((
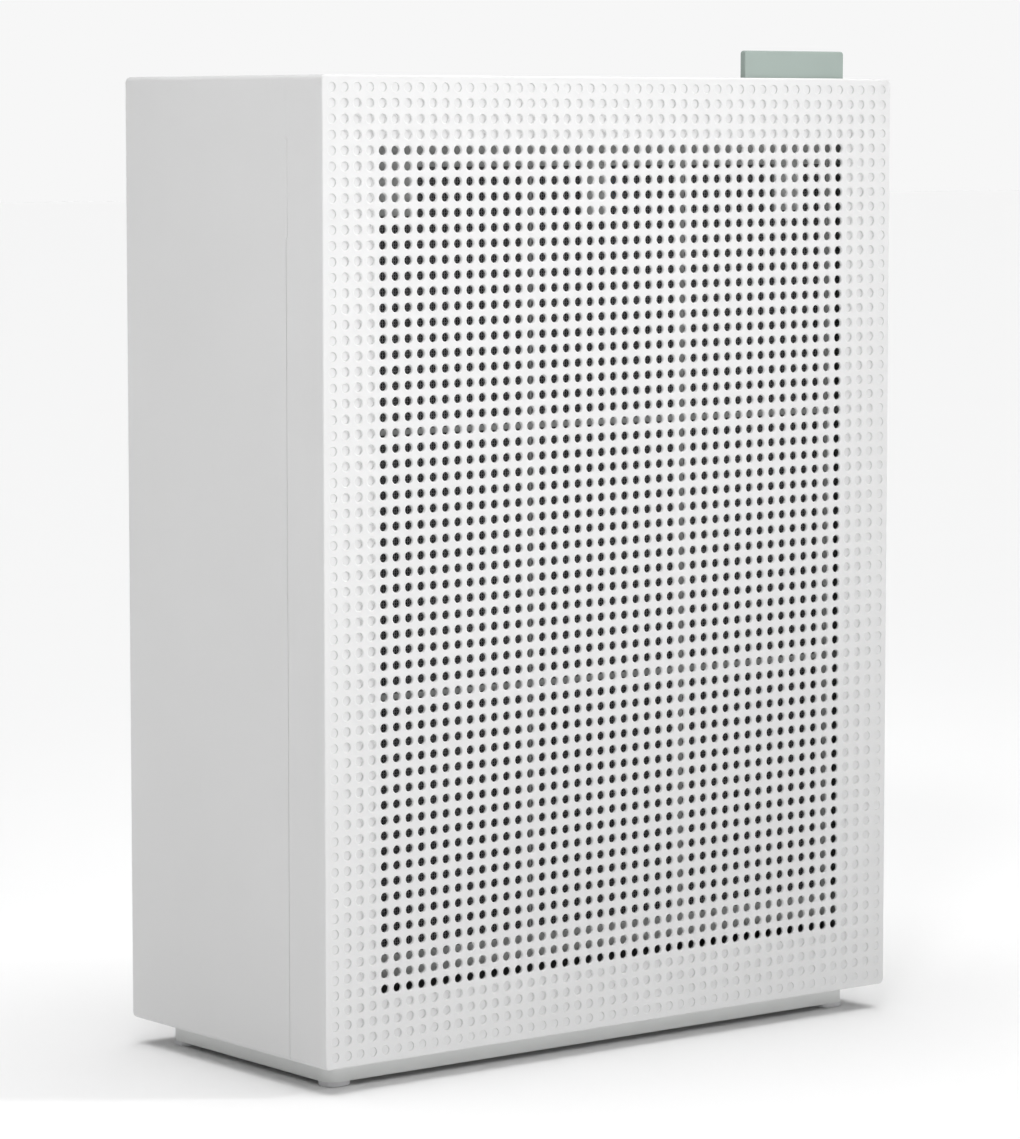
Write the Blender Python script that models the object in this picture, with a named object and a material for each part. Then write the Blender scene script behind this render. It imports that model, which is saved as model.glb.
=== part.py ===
))
((
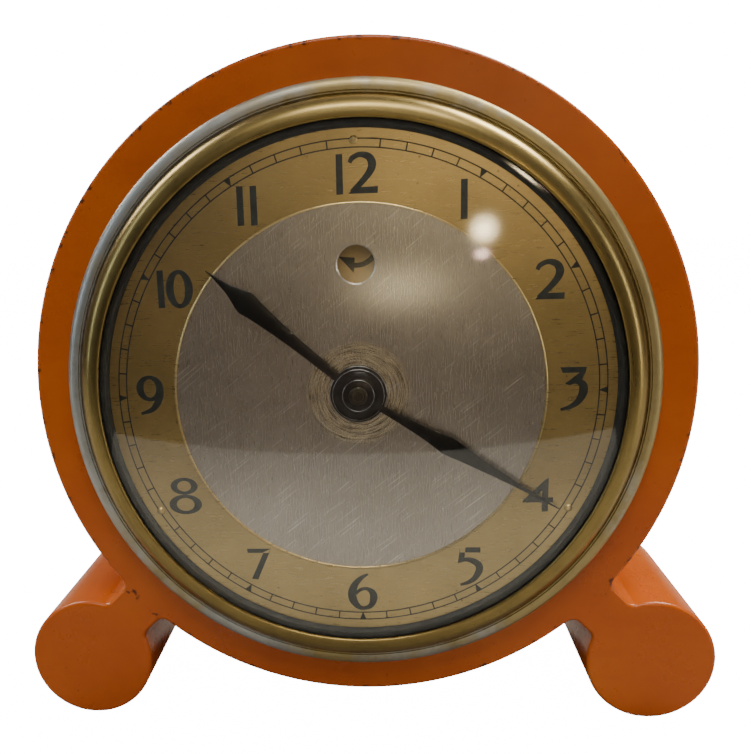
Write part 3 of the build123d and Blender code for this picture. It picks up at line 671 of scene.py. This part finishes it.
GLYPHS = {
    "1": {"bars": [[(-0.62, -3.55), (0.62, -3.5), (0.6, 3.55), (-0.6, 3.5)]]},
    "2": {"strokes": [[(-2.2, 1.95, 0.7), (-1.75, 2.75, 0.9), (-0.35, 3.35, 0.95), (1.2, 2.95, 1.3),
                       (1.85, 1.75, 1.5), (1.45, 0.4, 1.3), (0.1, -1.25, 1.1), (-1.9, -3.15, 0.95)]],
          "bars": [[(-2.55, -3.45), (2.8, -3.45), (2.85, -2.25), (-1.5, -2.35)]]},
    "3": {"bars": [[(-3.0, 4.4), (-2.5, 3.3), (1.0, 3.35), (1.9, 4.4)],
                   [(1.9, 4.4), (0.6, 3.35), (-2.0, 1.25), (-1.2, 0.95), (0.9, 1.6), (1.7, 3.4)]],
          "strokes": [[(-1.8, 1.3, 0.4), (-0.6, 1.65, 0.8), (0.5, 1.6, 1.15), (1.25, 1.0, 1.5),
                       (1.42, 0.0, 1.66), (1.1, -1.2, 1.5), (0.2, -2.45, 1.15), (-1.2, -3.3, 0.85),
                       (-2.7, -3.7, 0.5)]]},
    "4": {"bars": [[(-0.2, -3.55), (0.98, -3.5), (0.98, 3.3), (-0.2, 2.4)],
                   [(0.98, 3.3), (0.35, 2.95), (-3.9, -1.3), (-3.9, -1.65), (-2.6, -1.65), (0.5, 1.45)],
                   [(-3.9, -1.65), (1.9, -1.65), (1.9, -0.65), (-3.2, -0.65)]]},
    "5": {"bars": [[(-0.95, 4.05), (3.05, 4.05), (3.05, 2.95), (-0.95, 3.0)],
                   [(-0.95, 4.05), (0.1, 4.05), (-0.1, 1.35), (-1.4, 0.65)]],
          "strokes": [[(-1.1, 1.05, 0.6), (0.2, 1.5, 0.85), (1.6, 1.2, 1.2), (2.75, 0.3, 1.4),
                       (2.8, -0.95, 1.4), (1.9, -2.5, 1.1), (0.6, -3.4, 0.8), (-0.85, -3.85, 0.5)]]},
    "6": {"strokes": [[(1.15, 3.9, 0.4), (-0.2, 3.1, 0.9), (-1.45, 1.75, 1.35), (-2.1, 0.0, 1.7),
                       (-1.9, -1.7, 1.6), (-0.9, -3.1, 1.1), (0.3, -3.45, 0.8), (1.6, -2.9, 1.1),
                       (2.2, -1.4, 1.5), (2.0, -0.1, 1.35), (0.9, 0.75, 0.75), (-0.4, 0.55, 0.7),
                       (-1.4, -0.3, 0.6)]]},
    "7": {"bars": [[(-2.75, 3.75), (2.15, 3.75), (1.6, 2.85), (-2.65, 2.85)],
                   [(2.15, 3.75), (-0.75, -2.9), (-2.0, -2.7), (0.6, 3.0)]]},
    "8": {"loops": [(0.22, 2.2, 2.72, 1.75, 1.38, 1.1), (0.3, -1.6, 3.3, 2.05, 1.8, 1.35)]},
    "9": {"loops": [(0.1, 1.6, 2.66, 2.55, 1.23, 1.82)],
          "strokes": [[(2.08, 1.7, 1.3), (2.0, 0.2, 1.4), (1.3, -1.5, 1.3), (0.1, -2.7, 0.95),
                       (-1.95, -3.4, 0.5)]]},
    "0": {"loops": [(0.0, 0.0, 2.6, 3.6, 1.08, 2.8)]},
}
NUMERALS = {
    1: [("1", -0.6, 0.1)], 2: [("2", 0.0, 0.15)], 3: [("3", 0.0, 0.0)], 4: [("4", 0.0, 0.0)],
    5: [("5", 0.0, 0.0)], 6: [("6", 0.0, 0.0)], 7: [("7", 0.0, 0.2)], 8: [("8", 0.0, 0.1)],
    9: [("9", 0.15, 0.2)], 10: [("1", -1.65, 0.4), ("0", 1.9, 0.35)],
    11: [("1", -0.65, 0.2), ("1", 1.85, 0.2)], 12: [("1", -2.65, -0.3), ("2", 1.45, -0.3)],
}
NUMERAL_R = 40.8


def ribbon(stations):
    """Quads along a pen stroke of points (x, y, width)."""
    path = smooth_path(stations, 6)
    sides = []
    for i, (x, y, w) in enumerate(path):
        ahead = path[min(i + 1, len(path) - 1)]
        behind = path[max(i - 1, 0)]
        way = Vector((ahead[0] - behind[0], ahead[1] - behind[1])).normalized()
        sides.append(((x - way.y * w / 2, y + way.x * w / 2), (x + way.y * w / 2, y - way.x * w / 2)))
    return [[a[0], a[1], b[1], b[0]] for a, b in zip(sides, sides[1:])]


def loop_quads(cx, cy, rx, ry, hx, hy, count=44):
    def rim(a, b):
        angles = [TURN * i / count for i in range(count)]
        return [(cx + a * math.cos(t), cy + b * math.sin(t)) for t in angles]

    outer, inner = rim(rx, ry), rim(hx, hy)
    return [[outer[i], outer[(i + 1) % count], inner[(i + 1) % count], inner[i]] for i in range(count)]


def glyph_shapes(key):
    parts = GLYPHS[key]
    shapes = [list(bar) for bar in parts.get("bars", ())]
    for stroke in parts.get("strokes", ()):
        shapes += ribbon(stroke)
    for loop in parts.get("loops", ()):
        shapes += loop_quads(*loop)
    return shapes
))
- _Problem to work on_
Go over the entries above and say how many lines hold the string "Blender", with no other text.

- _Reply_
2